Лежит казак в чистом поле на чужой сторононьке. Не вернуться ему ни к дивчине — голубке своей, ни к родной матери, не ловить ему рыбу в Суле, не пахать, не сеять на земле, вспоенной кровью и потом предков.

И уже другой голос с тоской и тайной надеждой вопрошает:

Ой, вербо, вербо. Де ты росла, Що твоє листячко Вода знесла?

Друзья не шелохнутся. В огромном дупле столетней вербы, бог весть когда расцеловавшейся с молнией, почти совсем темно. И непонятно, как удается Миколе записывать мелодию в нотную тетрадь, с которой все лето не расстается. В дупле, как уверяет Микола, романтичней.

Зато на ярмарке можно с Созонтом потолкаться вволю.

Не только с Созонтом. С двумя приятелями ходит по ярмарке еще один незримый дядько — насмешливый, все подмечающий Рудый Панько.

Недавно впервые прочитаны «Вечера на хуторе близ Диканьки» и «Тарас Бульба». Кузенам теперь на каждом шагу мерещатся гоголевские герои.

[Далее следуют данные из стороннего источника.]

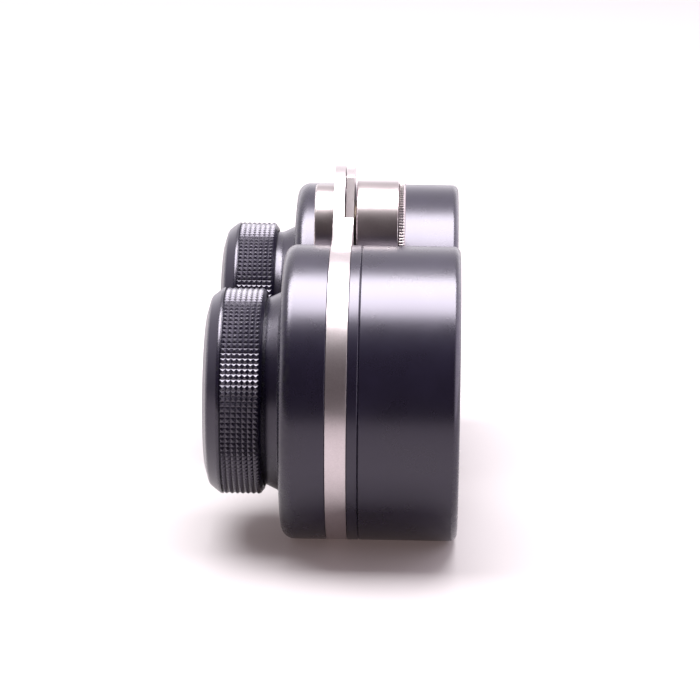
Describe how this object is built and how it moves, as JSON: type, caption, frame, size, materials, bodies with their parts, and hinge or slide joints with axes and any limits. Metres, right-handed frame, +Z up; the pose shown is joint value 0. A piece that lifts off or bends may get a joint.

А Жовнин в ярмарку и впрямь Сорочинцы! Все, как у Гоголя, «кричит, гогочет, гремит. Шум, брань, мычание, блеяние, рев — все сливается в один нестройный гул». Волы, мешки, сено, цыгане, горшки, бабы, пряники, шапки — все ярко, пестро, нестройно, мечется кучами и снуется перед глазами.